### CAD and scene scripts
════════
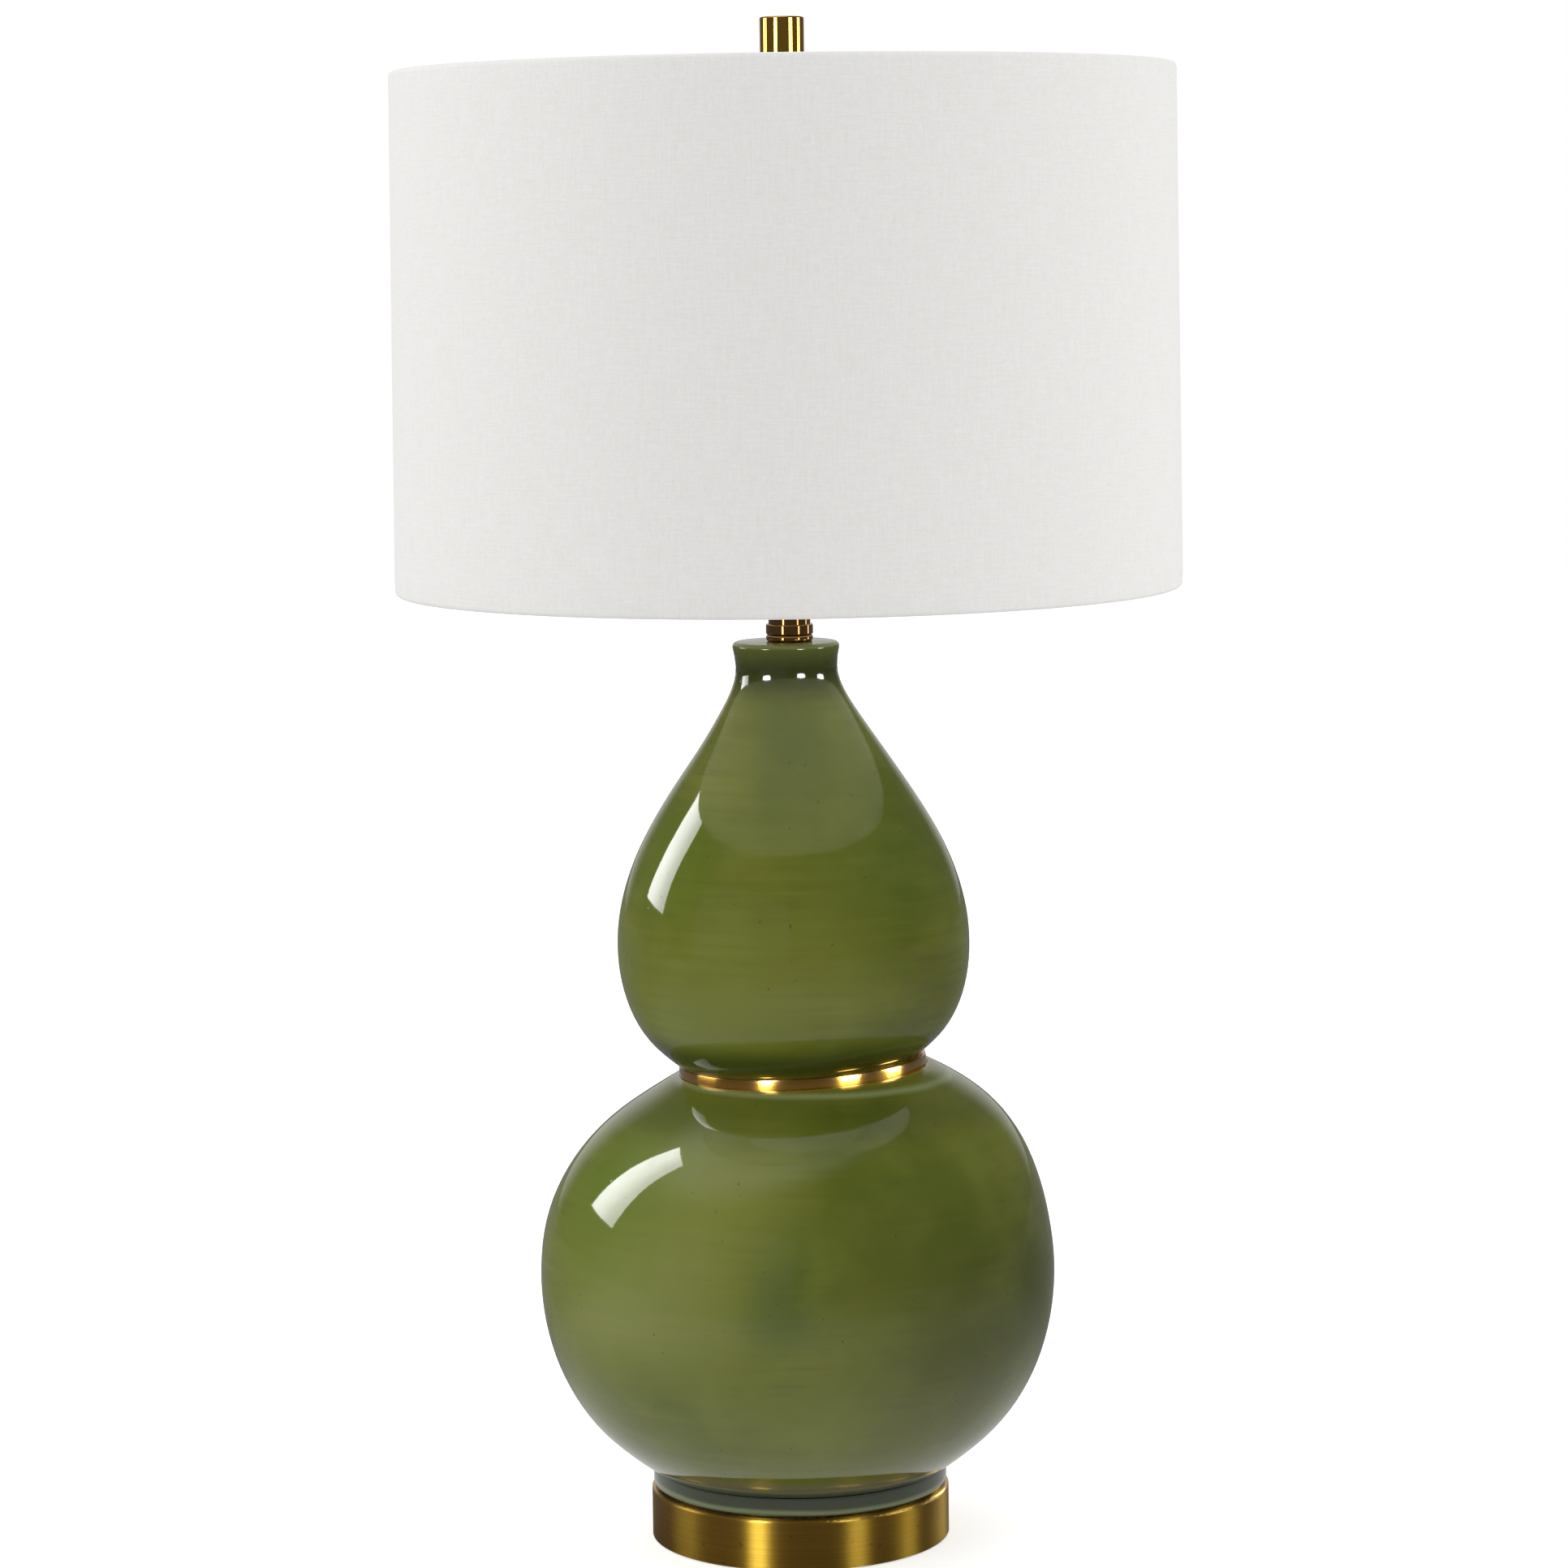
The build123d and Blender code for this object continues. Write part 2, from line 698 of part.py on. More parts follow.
# Switch shaft and its fluted knob
with BuildPart() as switch_shaft:
    with BuildSketch(Plane.XZ.offset(socket_body_r - shaft_depth)):
        with Locations((0, socket_z + switch_z)):
            Circle(shaft_r)
    extrude(amount=shaft_depth + shell_r - socket_body_r + knob_gap + knob_bore_depth)
save(switch_shaft, "switch_shaft")
knob_plane = Plane(origin=(0, -shell_r - knob_gap, socket_z + switch_z), x_dir=(1, 0, 0), z_dir=(0, -1, 0))
with BuildPart() as switch_knob:
    with BuildSketch(knob_plane):
        Circle(knob_r)
    extrude(amount=knob_h)
    fillet(switch_knob.edges().group_by(Axis.Y)[0], radius=knob_edge_r)
    with BuildSketch(knob_plane):
        Circle(shaft_r)
    extrude(amount=knob_bore_depth, mode=Mode.SUBTRACT)
    with BuildSketch(knob_plane):
        with PolarLocations(knob_r, knob_flutes):
            Circle(knob_flute_r)
    extrude(amount=knob_h, mode=Mode.SUBTRACT)
save(switch_knob, "switch_knob")

# Harp: one bent wire, with a boss at the top for the swivel stud
harp_top_z = boss_z + boss_t / 2
harp_side = [
    (leg_x, ledge_z),
    (leg_x, ledge_z + harp_leg_h),
    (harp_half_w, ledge_z + harp_leg_h + harp_flare_h),
    (harp_half_w, harp_top_z),
]
harp_points = harp_side + [(-x, z) for x, z in reversed(harp_side)]
harp_bends = [harp_leg_bend_r, harp_side_bend_r, harp_top_bend_r]
with BuildPart() as harp_loop:
    with BuildLine(Plane.XZ) as harp_line:
        FilletPolyline(*harp_points, radius=harp_bends + harp_bends[::-1])
    with BuildSketch(Plane.XY.offset(ledge_z)):
        with Locations((leg_x, 0)):
            Circle(harp_wire_r)
    sweep(path=harp_line.line)
    with BuildSketch(Plane.XY.offset(boss_z)):
        Circle(boss_r)
    extrude(amount=boss_t)
    with BuildSketch(Plane.XY.offset(boss_z)):
        Circle(shank_r + shank_clearance)
    extrude(amount=boss_t, mode=Mode.SUBTRACT)
save(harp_loop, "harp_loop")

# Sleeves that slide down over the harp's legs and the saddle's tongues
for side, name in ((-1, "harp_sleeve_left"), (1, "harp_sleeve_right")):
    with BuildPart() as harp_sleeve:
        with BuildSketch(Plane(origin=(side * harp_sleeve_x, 0, ledge_z))):
            Circle(harp_sleeve_bore_r + harp_sleeve_t)
            Circle(harp_sleeve_bore_r, mode=Mode.SUBTRACT)
        extrude(amount=harp_sleeve_h)
        outer_edges = harp_sleeve.edges().filter_by(GeomType.CIRCLE).group_by(SortBy.RADIUS)[-1]
        fillet(outer_edges, radius=harp_sleeve_edge_r)
    save(harp_sleeve, name)

# Swivel stud: riveted through the boss, with a seat for the shade and a thread for the finial
stud_top_z = finial_z + stud_h
with BuildPart() as harp_stud:
    with BuildSketch(Plane.XZ):
        with BuildLine():
            Polyline(
                (0, boss_z - rivet_t),
                (rivet_r, boss_z - rivet_t),
                (rivet_r, boss_z),
                (shank_r, boss_z),
                (shank_r, boss_z + boss_t),
                (seat_r, boss_z + boss_t),
                (seat_r, seat_z),
                (stud_r, seat_z),
                (stud_r, stud_top_z - stud_chamfer),
                (stud_r - stud_chamfer, stud_top_z),
                (0, stud_top_z),
                close=True,
            )
        make_face()
    revolve(axis=Axis.Z)
save(harp_stud, "harp_stud")

# Spider: a hub washer and bent arms, welded to the shade's top ring
arm_z = seat_z + hub_t / 2
with BuildPart() as spider_arm:
    with BuildLine(Plane.XZ) as arm_line:
        FilletPolyline(
            (hub_r - hub_overlap, arm_z),
            (top_ring_r - arm_bend_run, arm_z),
            (top_ring_r, top_ring_z),
            radius=arm_bend_r,
        )
    with BuildSketch(Plane.YZ.offset(hub_r - hub_overlap)):
        with Locations((0, arm_z)):
            Circle(arm_wire_r)
    sweep(path=arm_line.line)
with BuildPart() as shade_spider:
    with BuildSketch(Plane.XY.offset(seat_z)):
        Circle(hub_r)
    extrude(amount=hub_t)
    with PolarLocations(0, arm_count, start_angle=90):
        add(spider_arm.part)
    add(wire_ring(top_ring_r, top_ring_z).part)
    with BuildSketch(Plane.XY.offset(seat_z)):
        Circle(stud_r + hub_clearance)
    extrude(amount=hub_t, mode=Mode.SUBTRACT)
save(shade_spider, "shade_spider")

shade_bottom_ring = wire_ring(bottom_ring_r, bottom_ring_z)
save(shade_bottom_ring, "shade_bottom_ring")

# Shade liner: a stiff sheet between the two rings
with BuildPart() as shade_liner:
    with BuildSketch(Plane.XZ):
        with BuildLine():
            Polyline(
                beside_ring(bottom_ring_r, bottom_ring_z, ring_wire_r, hem_inner_r),
                beside_ring(top_ring_r, top_ring_z, ring_wire_r, -hem_inner_r),
                beside_ring(top_ring_r, top_ring_z, ring_wire_r - liner_t, -hem_inner_r),
                beside_ring(bottom_ring_r, bottom_ring_z, ring_wire_r - liner_t, hem_inner_r),
                close=True,
            )
        make_face()
    revolve(axis=Axis.Z)
save(shade_liner, "shade_liner")

# Shade fabric: the linen outside the liner, rolled over both rings and slit for the arms
with BuildPart() as shade_fabric:
    with BuildSketch(Plane.XZ):
        with BuildLine():
            for face_r in (hem_inner_r, hem_outer_r):
                Line(
                    beside_ring(bottom_ring_r, bottom_ring_z, face_r, 0),
                    beside_ring(top_ring_r, top_ring_z, face_r, 0),
                )
            for ring_r, ring_z, turn in ((top_ring_r, top_ring_z, 1), (bottom_ring_r, bottom_ring_z, -1)):
                CenterArc((ring_r, ring_z), hem_inner_r, -degrees(shade_lean), turn * 180)
                CenterArc((ring_r, ring_z), hem_outer_r, -degrees(shade_lean), turn * 180)
                Polyline(
                    beside_ring(ring_r, ring_z, -hem_inner_r, 0),
                    beside_ring(ring_r, ring_z, -hem_inner_r, -turn * hem_flap),
                    beside_ring(ring_r, ring_z, -hem_outer_r, -turn * hem_flap),
                    beside_ring(ring_r, ring_z, -hem_outer_r, 0),
                )
        make_face()
    revolve(axis=Axis.Z)
    with BuildSketch(Plane.XY.offset(top_ring_z - 2 * hem_flap)):
        with PolarLocations(top_ring_r - hem_outer_r, arm_count, start_angle=90):
            Rectangle(2 * hem_outer_r, 2 * (arm_wire_r + slit_clearance))
    extrude(amount=2 * hem_flap + arm_wire_r, mode=Mode.SUBTRACT)
save(shade_fabric, "shade_fabric")

# Finial: a solid turned cylinder, bored for the stud
with BuildPart() as finial:
    with BuildSketch(Plane.XY.offset(finial_z)):
        Circle(finial_r)
    extrude(amount=finial_h)
    fillet(finial.edges().group_by(Axis.Z)[-1], radius=finial_edge_r)
    chamfer(finial.edges().group_by(Axis.Z)[0], length=finial_foot_chamfer)
    with BuildSketch(Plane.XY.offset(finial_z)):
        Circle(stud_r + finial_thread_clearance)
    extrude(amount=stud_h + finial_bore_spare, mode=Mode.SUBTRACT)
save(finial, "finial")
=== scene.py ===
import bpy
from math import cos, hypot, pi, radians, sin, tan
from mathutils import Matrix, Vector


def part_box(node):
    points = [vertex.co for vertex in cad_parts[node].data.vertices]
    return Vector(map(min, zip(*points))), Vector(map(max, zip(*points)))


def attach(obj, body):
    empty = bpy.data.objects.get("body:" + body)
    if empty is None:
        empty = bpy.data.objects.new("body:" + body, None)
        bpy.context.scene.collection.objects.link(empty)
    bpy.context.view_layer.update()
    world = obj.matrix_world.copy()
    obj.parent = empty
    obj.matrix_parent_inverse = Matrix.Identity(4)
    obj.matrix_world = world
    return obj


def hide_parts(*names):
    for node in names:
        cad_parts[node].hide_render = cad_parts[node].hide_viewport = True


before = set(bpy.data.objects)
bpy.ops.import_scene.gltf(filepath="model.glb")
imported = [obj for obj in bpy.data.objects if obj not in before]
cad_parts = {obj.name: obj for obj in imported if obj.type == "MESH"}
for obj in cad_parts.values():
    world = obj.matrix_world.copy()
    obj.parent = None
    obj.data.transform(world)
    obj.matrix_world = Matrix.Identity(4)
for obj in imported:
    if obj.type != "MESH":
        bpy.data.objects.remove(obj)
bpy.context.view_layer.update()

# Felt pad: a disc of pressed wool felt glued under the lamp, so that the metal never
# touches the table. Its pile is short, matted and a little uneven in colour.
mm = 0.001


class Value:
    """A number that changes over a surface, written in sums like any other number."""

    def __init__(self, finish, socket):
        self.finish, self.socket = finish, socket

    def sum(self, operation, first, second):
        return self.finish.node("ShaderNodeMath", {"operation": operation}, {0: first, 1: second})

    def __add__(self, other):
        return self.sum("ADD", self, other)

    def __radd__(self, other):
        return self.sum("ADD", other, self)

    def __sub__(self, other):
        return self.sum("SUBTRACT", self, other)

    def __rsub__(self, other):
        return self.sum("SUBTRACT", other, self)

    def __mul__(self, other):
        return self.sum("MULTIPLY", self, other)

    def __rmul__(self, other):
        return self.sum("MULTIPLY", other, self)


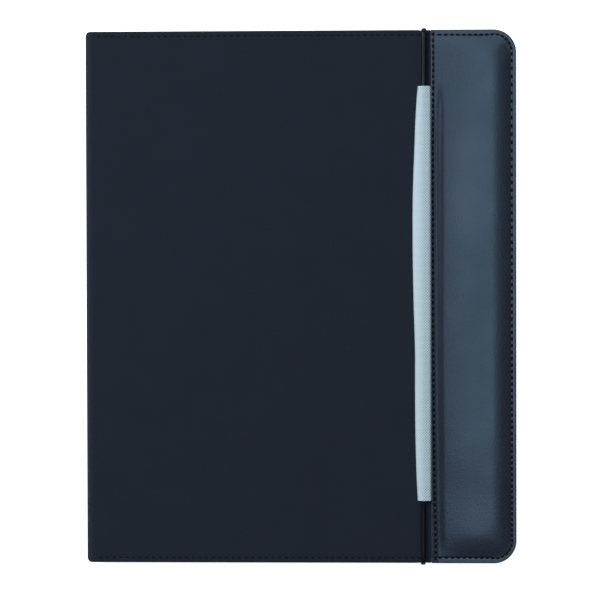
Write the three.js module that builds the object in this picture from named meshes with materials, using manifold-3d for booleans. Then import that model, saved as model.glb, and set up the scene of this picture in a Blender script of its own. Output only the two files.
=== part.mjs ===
// Portfolio folder for a letter-size writing pad, lying closed on its back cover.
// Units are millimetres. +X runs from the spine to the fore-edge, +Y to the head of the folder, +Z up.
// The origin is on the resting face, under the middle of the folder.

import * as THREE from 'three';
import { mergeVertices } from 'three/addons/utils/BufferGeometryUtils.js';
import Module from 'manifold-3d';

const wasm = await Module();
wasm.setup();

// Writing pad that the folder is made for
const padWidth = 215.9;
const padLength = 298.5;
const backingThickness = 0.8;
const pagesThickness = 4.7;
const bindingThickness = 0.3;
const bindingDepth = 19;
const sheetGap = 0.3; // between stacked sheets that are not glued together

// Overall cover: the pad with a margin on three sides and a gutter beside the spine
const gutterWidth = 34.5;
const foreMargin = 6.6;
const footMargin = 7.5;
const headMargin = 11.5;
const coverWidth = gutterWidth + padWidth + foreMargin;
const coverLength = footMargin + padLength + headMargin;
const interiorHeight = 11.3; // between the two linings when closed
const foreCornerRadius = 13.5;
const spineCornerRadius = 2;
const edgeRadius = 1.2; // where the cloth turns over the edge of a board
const shoulderRadius = 5; // where the cloth turns from a cover into the spine

// Layers of the covers and the spine
const clothThickness = 0.7;
const leatheretteThickness = 0.7;
const liningThickness = 0.6;
const foamThickness = 1;
const frontBoardThickness = 1.8;
const backBoardThickness = 2;
const spineStripThickness = 1.6;
const layerPlay = 0.6; // between the turned edge and the layers that it holds
const liningPlay = 0.3;
const hingeGap = 3; // soft strip beside the shoulder that no board reaches into
const mitreGap = 0.4; // between the cloth of two bodies that fold against each other

// Fold lines, measured in from the outer corner of the closed spine
const backFoldInset = 1;
const frontFoldDrop = 0.3;

// Padded leatherette panel along the fore-edge
const panelWidth = 50.8;
const panelRise = 1.5; // of the padded field over the stitched margin
const panelMargin = 4.5;
const panelSlope = 7;
const seamLap = 8; // cloth under the leatherette at the seam
const seamGap = 0.3;

// Elastic closure
const cordDiameter = 2.5;
const cordFromSeam = 4.4; // centre of the cord to the edge of the leatherette
const cordRestGap = 0.2;
const cordPlay = 0.2; // between the cord and its sleeve
const cordBend = 2.6;
const cordTabWidth = 4.4;
const cordTabThickness = 1.4;
const cordTabDepth = 9;
const cordSplitGap = 0.3;
const tabPlay = 0.3;
const sleeveWall = 0.4;
const sleeveFromSeam = 0.4;
const sleeveEndWidth = 7.7;
const sleeveUpperWidth = 10.6;
const sleeveLowerWidth = 9.2;
const sleeveLength = 248.6;
const sleeveShift = 2.1; // the sleeve sits a little above the middle of the folder
const sleeveDrape = 3.8; // how far the sleeve slopes down from the cord to its flat edge

// Pocket that holds the pad's backing, on the inside of the back cover
const padPocketThickness = 0.7;
const padPocketMouth = 42; // height of the mouth over the middle of the folder
const padPocketSlide = 1; // play each side of the backing
const padPocketHem = 6; // beside the pad, towards the spine

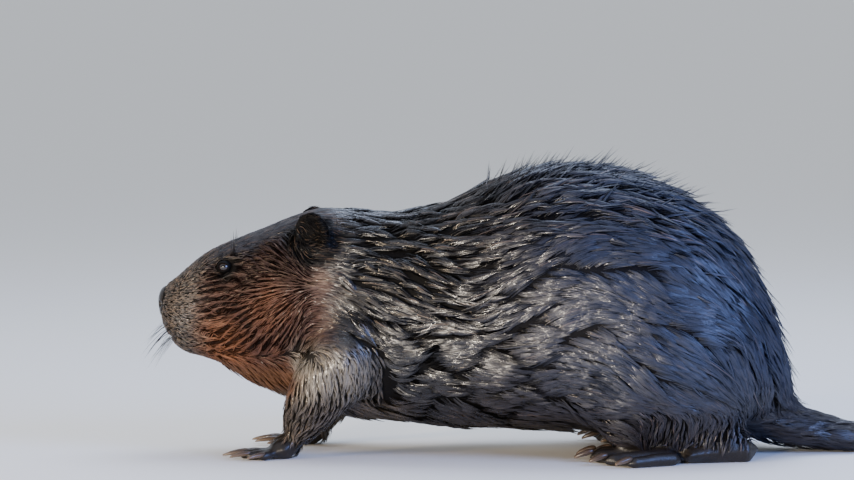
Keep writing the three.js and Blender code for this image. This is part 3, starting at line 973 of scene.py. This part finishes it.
# %% Gather many hairs in one mesh
def hair_mesh(name, parts, material):
    """One mesh from the chosen locks of several combs."""
    flat = {}
    for key, size in {"points": 3, "normals": 3, "map": 2, "tone": 1, "along": 1}.items():
        flat[key] = np.concatenate([part[key].reshape(-1, size) for part in parts])
    hairs = len(flat["points"]) // HAIR_POINTS
    faces = (HAIR_FACES[None] + np.arange(hairs)[:, None, None] * HAIR_POINTS).reshape(-1, 3)
    mesh = bpy.data.meshes.new(name)
    mesh.vertices.add(len(flat["points"]))
    mesh.vertices.foreach_set("co", flat["points"].ravel())
    mesh.loops.add(faces.size)
    mesh.loops.foreach_set("vertex_index", faces.ravel())
    mesh.polygons.add(len(faces))
    mesh.polygons.foreach_set("loop_start", np.arange(0, faces.size, 3))
    mesh.polygons.foreach_set("use_smooth", np.ones(len(faces), bool))
    mesh.update(calc_edges=True)
    mesh.normals_split_custom_set_from_vertices(flat["normals"])
    bake_map = mesh.uv_layers.new(name="OFBake")
    bake_map.data.foreach_set("uv", flat["map"][faces.ravel()].ravel())
    for key in ("tone", "along"):
        mesh.attributes.new(key, "FLOAT", "POINT").data.foreach_set("value", flat[key].ravel())
    mesh.materials.append(material)
    piece = link(name, mesh)
    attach(piece, "root")
    print(name, len(faces), "triangles")
    return piece


# %% Material of the hair
# Wet guard hair: keratin (IOR 1.55) in a film of water with beads of 1.5 mm, coarser than real ones so that
# they show. The film gives the glints. In the partings and at the edges of locks, where the tone attribute is
# low, the colour is darkened nearly to black as painted shade, and the film is turned down there too.
def wet_guard_hair():
    material, tree, shader = start_material("wet_guard_hair")
    mark, place, head, rear, snout = markings(tree)
    tone, along = attribute(tree, "tone"), attribute(tree, "along")
    # share of each hair outside the painted parting shade
    outside_parting_shade = soft_step(tree, tone, 0.05, 0.55)
    painted_shade = blend_colour(tree, 0.92, mark, "#040404")
    light = blend_colour(tree, 0.16, mark, "#d8b08c")
    shade = lay_over(
        tree,
        painted_shade,
        (outside_parting_shade, mark),
        (times(tree, soft_step(tree, tone, 0.6, 1.0), 0.8), light),
        # painted shade: each hair darkens towards its root, where the hair over it shades it
        (times(tree, soft_step(tree, along, 0.4, 0.0), 0.45), "#0a0807"),
    )
    dull = sum_of(tree, "ADD", times(tree, head, 0.2), times(tree, rear, 0.12))
    rough = sum_of(tree, "ADD", spread_over(tree, noise(tree, place, 14), 0.2, 0.34), dull)
    film = rest_of(tree, times(tree, head, 0.55))
    film = sum_of(tree, "SUBTRACT", film, times(tree, rear, 0.35))
    film = sum_of(tree, "ADD", film, times(tree, snout, 0.7))
    film = times(tree, film, outside_parting_shade)
    beads = soft_step(tree, noise(tree, place, 1.5, 1.0), 0.54, 0.64)
    beads = sum_of(tree, "ADD", times(tree, beads, 0.88), 0.12)
    finish_shader(
        tree,
        shader,
        Base_Color=shade,
        Roughness=rough,
        Specular_IOR_Level=times(tree, film, 0.47),
        Coat_Weight=times(tree, film, beads),
        Coat_Roughness=0.08,
        IOR=1.55,
    )
    return material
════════
### Given instruction
Every line from the one containing "# Finial: a" through the one containing "self.finish, self.socket = finish, socket" is to be given again exactly, both ends included, and no line outside that range.

### Full answer
# Finial: a solid turned cylinder, bored for the stud
with BuildPart() as finial:
    with BuildSketch(Plane.XY.offset(finial_z)):
        Circle(finial_r)
    extrude(amount=finial_h)
    fillet(finial.edges().group_by(Axis.Z)[-1], radius=finial_edge_r)
    chamfer(finial.edges().group_by(Axis.Z)[0], length=finial_foot_chamfer)
    with BuildSketch(Plane.XY.offset(finial_z)):
        Circle(stud_r + finial_thread_clearance)
    extrude(amount=stud_h + finial_bore_spare, mode=Mode.SUBTRACT)
save(finial, "finial")
=== scene.py ===
import bpy
from math import cos, hypot, pi, radians, sin, tan
from mathutils import Matrix, Vector


def part_box(node):
    points = [vertex.co for vertex in cad_parts[node].data.vertices]
    return Vector(map(min, zip(*points))), Vector(map(max, zip(*points)))


def attach(obj, body):
    empty = bpy.data.objects.get("body:" + body)
    if empty is None:
        empty = bpy.data.objects.new("body:" + body, None)
        bpy.context.scene.collection.objects.link(empty)
    bpy.context.view_layer.update()
    world = obj.matrix_world.copy()
    obj.parent = empty
    obj.matrix_parent_inverse = Matrix.Identity(4)
    obj.matrix_world = world
    return obj


def hide_parts(*names):
    for node in names:
        cad_parts[node].hide_render = cad_parts[node].hide_viewport = True


before = set(bpy.data.objects)
bpy.ops.import_scene.gltf(filepath="model.glb")
imported = [obj for obj in bpy.data.objects if obj not in before]
cad_parts = {obj.name: obj for obj in imported if obj.type == "MESH"}
for obj in cad_parts.values():
    world = obj.matrix_world.copy()
    obj.parent = None
    obj.data.transform(world)
    obj.matrix_world = Matrix.Identity(4)
for obj in imported:
    if obj.type != "MESH":
        bpy.data.objects.remove(obj)
bpy.context.view_layer.update()

# Felt pad: a disc of pressed wool felt glued under the lamp, so that the metal never
# touches the table. Its pile is short, matted and a little uneven in colour.
mm = 0.001


class Value:
    """A number that changes over a surface, written in sums like any other number."""

    def __init__(self, finish, socket):
        self.finish, self.socket = finish, socket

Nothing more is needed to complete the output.